The center of all this is Mollie Burkhart, the main Osage female in the movie, who takes that last name because she marries Byron. The first 30 minutes show their courtship and marriage. Byron seems to love her, but DiCaprio’s look indicates he’s a conniving goober. We’ve also seen his uncle suggest marriage to Molly. Why? Likely, land rights. What’s he planning, though?
The stage in this movie is set for Byron to make terrible moral choices. Which he does, worse than nearly anybody you can think of in any Scorsese movie.
I haven’t seen a character quite like this, not one that carried a 210-minute movie. He’s below-average on any intelligence test, yet you can sympathize with him, yet you hate him for being disgustingly immoral and maintaining pig-headed loyalty to his uncle. Normally these kinds of heroes are smart, not stupid. Byron certainly isn’t smart enough to pull off any of his uncle’s plans without making a dumb mistake.
DiCaprio is one of the great stars today and forever: he looks here a bit like middle-aged Marlon Brando, his cheeks and upper lip protruding a bit like Brando’s in The Godfather, and he pulls off a complex performance that will be watchable forever.
And it’s the same with his co-star, Lily Gladstone, who playing Mollie Burkhart ends up with a character who suffers more horrible things than I can remember any major character in any movie suffering.
Scorsese is so good that he anticipates our emotions towards these characters, in an epilogue that wittily comments on his own movie and any True-Crime podcast you’ve ever heard. There he reads the obituary of the real Mollie Burkhart, pointing out perhaps that the entire movie is really her story.
And because it’s her story, and she represents her people, it’s their story.

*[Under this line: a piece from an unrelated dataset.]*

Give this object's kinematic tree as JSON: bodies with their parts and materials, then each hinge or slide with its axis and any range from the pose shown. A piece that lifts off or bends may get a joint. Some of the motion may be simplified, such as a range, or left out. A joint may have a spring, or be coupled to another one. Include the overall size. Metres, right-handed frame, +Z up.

Thus, Scorsese blends about thirty topics, including the odd ones: diabetes and insulin; insurance-fraud schemes; the rise and good uses of the FBI; the aftermath of WW1; greed in America; how and why wealth corrupts; the question of consanguinity for native peoples; psychopathy; family loyalty, and so on.
He does this while being as technically remarkable as he’s ever been.
The score by the late Robbie Robertson is perfect. As well, his casting directors deserve big bonuses. They find the ideal people to play all the roles, including Gladstone and all of the native and Osage actors. I can’t remember a movie that knocked it out of the park so well with actors in bit parts. Every face is fascinating and loved by the camera, for being beautiful, odd, or both.
Only Sergio Leone and the Coens have done as well in the Western genre. But, arguably, “Killers” is three genres in one, just as it blends thirty topics into a unique artistic vision of this period of time.
The story of the Osage may well be an American story. I prefer to think it’s a universal example as well: a people-group that gets rich, gets infiltrated, and gets so screwed that, in a sense, a minor genocide occurs. It all seems to take the work of a psychopath, the DeNiro character, and a host of idiot minions whose greed can be used to do anything the ringleader wants. And all for what?
Turns out, with his body of work, Scorsese is one of the great Roman-Catholic moralists, at least on the horrific and widespread effects of the worst sins.
This is not just one of the year’s best movies; it is one of the decade’s best.